А вот Владимиру Горохову, тоже 17-летнему пареньку, принёсшему заявление в военкомат 23 июня 1941-го, повезло: он, миномётчик, был дважды ранен на фронте, но выжил, вернулся домой с Победой.
- О войне папа не любил вспоминать, - рассказывает дочь фронтовика Ольга Владимировна. - Зато мы часто слышали его рассказ о том самом первом дне войны: на рассвете 22 июня они с друзьями шли на рыбалку - решили половить на Альме в районе Базарчика (ныне Почтовое Бахчисарайского района). Как раз около четырёх утра подъезжали на велосипедах к месту, когда вдруг увидели зарево над Севастополем, но подумали, что учения на флоте начались. С уловом домой возвратились днём. Когда въезжали в Симферополь, удивились непривычной для воскресенья тишине, потом увидели людское столпотворение у репродуктора: все ждали правительственного сообщения. А потом на листочке, вырванном из тетради по русскому языку, папа писал заявление: «Прошу направить на фронт добровольцем».
В Симферополе к концу второго дня войны лишь от комсомольцев поступило 4 тысячи заявлений с просьбой отправить на фронт добровольцами.
Кресты на окнах
Алла Малышева из Ялты помнит, что первым о войне ей рассказал старший брат Дмитрий, работавший санитаром в Алупкинском санатории для детей.

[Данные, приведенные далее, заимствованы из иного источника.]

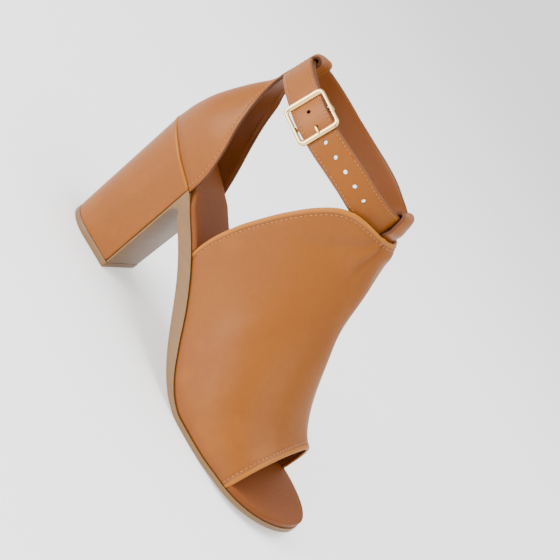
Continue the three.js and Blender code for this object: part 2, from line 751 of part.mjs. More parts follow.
// Heel cup: rows from the foot line up to its narrow top, which goes on as the strap's back loop
const cupRows = [
  { up: 0, back: 0, edge: 1, edgeInner: 1, half: 1, depth: 1 },
  { up: 0.17, back: 0.01, edge: 0.979, edgeInner: 0.858, half: 1.05, depth: 1 },
  { up: 0.37, back: 0.055, edge: 0.87, edgeInner: 0.686, half: 1.08, depth: 1 },
  { up: 0.57, back: 0.14, edge: 0.707, edgeInner: 0.565, half: 1.06, depth: 1.02 },
  { up: 0.78, back: 0.255, edge: 0.556, edgeInner: 0.494, half: 1.06, depth: 1.1 },
  { up: 0.9, back: 0.335, edge: 0.478, edgeInner: 0.449, half: 1.12, depth: 1.25 },
];
const loopClear = strapThickness / 2 + gap;
const loopOut = loopClear + loopThickness;
const strapHalf = strapWidth / 2;
const tabLow = -strapHalf - 1.5 * loopThickness;
const loopTurn = [0.17, 0.34, 0.5, 0.66, 0.83];

// Angle on the ring of a place across a loop, from its outer edge at -1 to its inner edge at 1
function loopAngle(start, q) {
  return start + Math.cos(start) * Math.asin(q * loopWidth / ringWidth);
}

function cupRow(row) {
  const start = onRing(backAngle, loopOut, tabLow);
  const back = row.back * cupFront;
  const rise = lerp(upperFoot(0), start.z, row.up);
  return (q) => {
    const reach = (q < 0 ? row.edge : row.edgeInner) * cupFront;
    const depth = row.depth * seatRound;
    const half = row.half * (seatWidth / 2 - 0.4);
    const length = reach - back;
    const bend = Math.min(Math.acos(Math.max(1 - length / depth, 0)), Math.PI / 2);
    const straight = Math.max(length - depth, 0);
    const curved = bend * (depth + half) / 2;
    const run = Math.abs(q) * (curved + straight);
    const angle = Math.min(run / curved, 1) * bend;
    const past = Math.max(run - curved, 0);
    const x = back + depth * (1 - Math.cos(angle)) + past;
    const y = Math.sign(q) * half * Math.sin(angle);
    const drop = (upperFoot(x) - upperFoot(0)) * (1 - row.up) ** 0.8;
    return V(x, y, rise + drop);
  };
}

function heelCup() {
  const rows = cupRows.map(cupRow);
  const ringRow = (out, up) => (q) => onRing(loopAngle(backAngle, q), out, up);
  rows.push(ringRow(loopOut, tabLow));
  rows.push(ringRow(loopOut + 0.2, -strapHalf), ringRow(loopOut, -0.4 * strapHalf));
  rows.push(ringRow(loopOut, 0.4 * strapHalf), ringRow(loopOut, strapHalf));
  for (const t of loopTurn) {
    const turn = t * Math.PI;
    rows.push(ringRow(loopOut * Math.cos(turn), strapHalf + loopOut * Math.sin(turn)));
  }
  rows.push(ringRow(-loopOut, strapHalf), ringRow(-loopOut, 0.2 * strapHalf));
  rows.push(ringRow(-loopOut, -0.5 * strapHalf));
  const columns = 26;
  const spans = [2, 3, 3, 3, 2, 2, 1, 1, 1, 1, 1, 1, 1, 1, 1, 1, 1, 1];
  const lines = steps(columns).map((t) => {
    const q = lerp(-1, 1, t);
    return new THREE.CatmullRomCurve3(rows.map((row) => row(q)), false, 'centripetal');
  });
  const marks = [0];
  for (let k = 0; k < rows.length - 1; k += 1) {
    for (let part = 1; part <= spans[k]; part += 1) marks.push((k + part / spans[k]) / (rows.length - 1));
  }
  const outer = marks.map((mark) => lines.map((line) => line.getPoint(mark)));
  const inner = standOnFoot(offset(outer, -wall), outer, (i) => i === 0);
  return sheet(outer, inner);
}

// Front loop: from inside the vamp, up behind the strap, over its top and down again inside the vamp
const innerLeg = [0.885, 0.905];
const behindStrap = [
  { out: 0.7, drop: 1.45, up: -1 },
  { out: -0.6, drop: 1.2, up: -1 },
  { out: -1.13, drop: 0, up: -0.8 },
  { out: -1, drop: 0, up: -0.2 },
  { out: -1, drop: 0, up: 0.5 },
  { out: -1, drop: 0, up: 1 },
];
const frontTurn = [0.75, 0.5, 0.25, 0];
const beforeStrap = [
  { out: 1.3, drop: 0, up: 0.55 },
  { out: 1.5, drop: 0, up: 0.12 },
  { out: 1.02, drop: 0, up: -0.52 },
];
const outerLeg = [0.974, 0.955];

function frontLoop() {
  const half = loopThickness / 2;
  const clear = loopClear + half;
  const inside = -wall - 1.5 * gap - half;
  const onVamp = (u) => (q) => {
    const w = vampAcross(u, q * loopWidth / 2);
    const step = 0.004;
    const p = vampPoint(u, w);
    const along = vampPoint(u - step, w).sub(p);
    const across = vampPoint(u, w + step).sub(p);
    return p.addScaledVector(along.cross(across).normalize(), inside);
  };
  const byStrap = (out, up) => (q) => onRing(loopAngle(frontAngle, q), out, up);
  const beside = (row) => byStrap(row.out * clear, row.up * strapHalf - row.drop * clear);
  const rows = [...innerLeg.map(onVamp), ...behindStrap.map(beside)];
  for (const t of frontTurn) {
    const turn = t * Math.PI;
    rows.push(byStrap(clear * Math.cos(turn), strapHalf + clear * Math.sin(turn)));
  }
  rows.push(...beforeStrap.map(beside), ...outerLeg.map(onVamp));
  const lines = steps(8).map((t) => (
    new THREE.CatmullRomCurve3(rows.map((row) => row(lerp(-1, 1, t))), false, 'centripetal')));
  const middle = steps(28).map((t) => lines.map((line) => line.getPoint(t)));
  return sheet(offset(middle, half), offset(middle, -half));
}

// Assembly
function piece(name, geometry, finish) {
  const mesh = new THREE.Mesh(geometry, new THREE.MeshStandardMaterial(finish));
  mesh.name = name;
  return mesh;
}

const shoe = new THREE.Group();
shoe.add(
  piece('outsole', outsole(), rubber),
  piece('insole', insole(), rim),
  piece('heel_block', heelBlock(), leather),
  piece('heel_top_piece', heelTopPiece(), rubber),
  piece('vamp', vamp(), leather),
  piece('counter_and_back_loop', heelCup(), leather),
  piece('front_loop', frontLoop(), leather),
  piece('ankle_strap', strap(), leather),
  piece('buckle_frame', buckleFrame(), gold),
  piece('buckle_prong', prong(), gold),
);

// The origin is under the middle of the shoe, on the floor
const box = new THREE.Box3().setFromObject(shoe);
const middle = box.getCenter(new THREE.Vector3());
shoe.position.set(-middle.x, -middle.y, -box.min.z);

const ankleBootSandal = new THREE.Group();
ankleBootSandal.add(shoe);
export default ankleBootSandal;
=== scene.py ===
"""Right ankle boot sandal in tan leather.

Open toe, cut-away sides, buckled ankle strap and covered block heel.
"""

import math

import bmesh
import bpy
import numpy as np
from bpy.props import FloatProperty, FloatVectorProperty, PointerProperty
from mathutils import Matrix, Vector


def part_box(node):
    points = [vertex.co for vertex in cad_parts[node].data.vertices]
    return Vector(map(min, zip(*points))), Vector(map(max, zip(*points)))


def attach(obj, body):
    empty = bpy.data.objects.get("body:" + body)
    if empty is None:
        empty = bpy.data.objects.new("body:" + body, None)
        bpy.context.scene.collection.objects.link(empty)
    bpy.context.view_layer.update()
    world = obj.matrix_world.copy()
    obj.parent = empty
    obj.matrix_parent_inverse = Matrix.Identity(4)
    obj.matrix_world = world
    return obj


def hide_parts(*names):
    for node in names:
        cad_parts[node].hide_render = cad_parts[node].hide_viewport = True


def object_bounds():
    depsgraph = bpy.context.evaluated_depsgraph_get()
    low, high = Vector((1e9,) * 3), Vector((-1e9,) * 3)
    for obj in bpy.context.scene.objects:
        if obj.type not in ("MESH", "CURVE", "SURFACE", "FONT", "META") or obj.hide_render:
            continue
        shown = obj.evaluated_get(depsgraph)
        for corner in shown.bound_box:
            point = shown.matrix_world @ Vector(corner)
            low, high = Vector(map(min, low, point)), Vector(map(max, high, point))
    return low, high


bl_info = {
    "name": "Ankle boot sandal",
    "version": (1, 0, 0),
    "blender": (4, 5, 0),
    "location": "View3D > Sidebar > Sandal",
    "description": "Dresses the solids of an ankle boot sandal in leather, thread, sole and gold",
    "category": "Mesh",
}

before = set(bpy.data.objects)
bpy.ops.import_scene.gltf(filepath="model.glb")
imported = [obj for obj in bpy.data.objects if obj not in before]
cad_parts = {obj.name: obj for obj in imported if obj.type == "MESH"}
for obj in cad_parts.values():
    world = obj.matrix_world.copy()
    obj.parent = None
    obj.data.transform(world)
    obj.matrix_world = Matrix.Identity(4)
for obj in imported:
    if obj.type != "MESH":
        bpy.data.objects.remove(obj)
CAD_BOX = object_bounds()
MM = 0.001

# Sizes of the shoe in millimetres: x forward from the back of the seat, y to the inner side, z up
GAP = 0.3
SOLE_LENGTH = 218.5
BALL_WIDTH = 86
SEAT_WIDTH = 48
HEEL_HEIGHT = 79.2
TOE_SPRING = 6
TREAD_THICKNESS = 3
SHANK_THICKNESS = 7.8
FLAP_THICKNESS = 1.2
FLAP_INSET = 0.8
INSOLE_THICKNESS = 3.4
WALL = 2
UPPER_INSET = 0.9
SEAT_LENGTH = 42.7
BASE_LENGTH = 39.6
BASE_WIDTH = 40
BASE_PITCH = 6.3
TOP_PIECE_THICKNESS = 3.8
TOE_OPENING = 33.4
TOE_BOX_HEIGHT = 30.5
GAP_LENGTH = 29.1
RING_LENGTH = 98
RING_WIDTH = 64
RING_BACK = 21
STRAP_RISE = 63.9
STRAP_BACK_LIFT = 5.2
STRAP_FRONT_LIFT = -3
STRAP_TUCK = 5.4
STRAP_LEAN = math.radians(5)
STRAP_WIDTH = 18
STRAP_THICKNESS = 2
HOLE_RADIUS = 1.1
HOLE_PITCH = 8.7
HOLE_COUNT = 7
MOUTH_EASE = 5.2
LOOP_WIDTH = 18
LOOP_THICKNESS = 2
BUCKLE_LENGTH = 24
BUCKLE_WIDTH = 23.4
BUCKLE_THICKNESS = 1.8
END_BAR_WIDTH = 3.2
RAIL_WIDTH = 1.9
BUCKLE_CORNER = 3.4
CENTRE_BAR_RADIUS = 1
PRONG_RADIUS = 0.75
BUCKLE_X = 54.3
BAR_SINK = 1.3
LAST_HOLE_REACH = 5.8

INNER = 1
OUTER = -1

# The heel's top piece ends at a known place, which ties the shoe's millimetres to the frame
TOP_PIECE_FRONT = BASE_PITCH + BASE_LENGTH + FLAP_THICKNESS
TOP_PIECE_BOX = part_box("heel_top_piece")
SHIFT = np.array([
    TOP_PIECE_BOX[1].x / MM - TOP_PIECE_FRONT,
    (TOP_PIECE_BOX[0].y + TOP_PIECE_BOX[1].y) / 2 / MM,
    0,
])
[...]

- Мы с мамой проснулись от того, что зазвенела посуда в серванте, - вспоминает женщина, которой в 1941-м исполнилось 10 лет. - Мама, помнящая о землетрясении 1927 года, выскочила вместе со мной во двор, где уже собрались соседи. Все с ужасом смотрели на зарево над Севастополем. Потом прибежал брат, дежуривший в санатории, сказал, что его послали собрать работников для эвакуации детей. Из штаба флота им сообщили о налёте неизвестных самолётов на Севастополь и о том, что, возможно, это война. Я ещё тогда подумала, какая война? Ведь у нас есть пакт о ненападении, я ведь сама рассказывала недавно в школе о нём на политинформации, пятёрку получила. А днём уже было всё разъяснившее заявление Вячеслава Молотова. Из жилконторы по домам ходила женщина и говорила, что надо оклеить окна бумагой: крест-накрест. Я резала газеты на полоски, а мама клеила клейстером в несколько слоёв. Те бумажные кресты настолько врезались в душу, что больше никогда, даже в самые лютые холода, я не заклеивала в доме окна, чтобы не резать бумагу на полоски, не заваривать клейстер, не вспоминать. Брат через два дня ушёл на фронт, погиб в сентябре 1942-го. Мама записалась в группу противопожарной защиты, потом мы с ней ушли в партизанский отряд. За годы оккупации Крыма многое пришлось пережить, что-то стёрлось из памяти за давностью лет, но тот самый первый день войны помню, как сейчас. Слишком много потом он принёс беды нашей стране.
Дети войны помнят о войне. И стараются рассказать потомкам, чтобы знали и о солдатах минувшей войны, о жизни под звуками взрывов и с ощущением неизвестности. Чтобы сохраняли на века память о трагедии и подвиге в годы Великой Отечественной.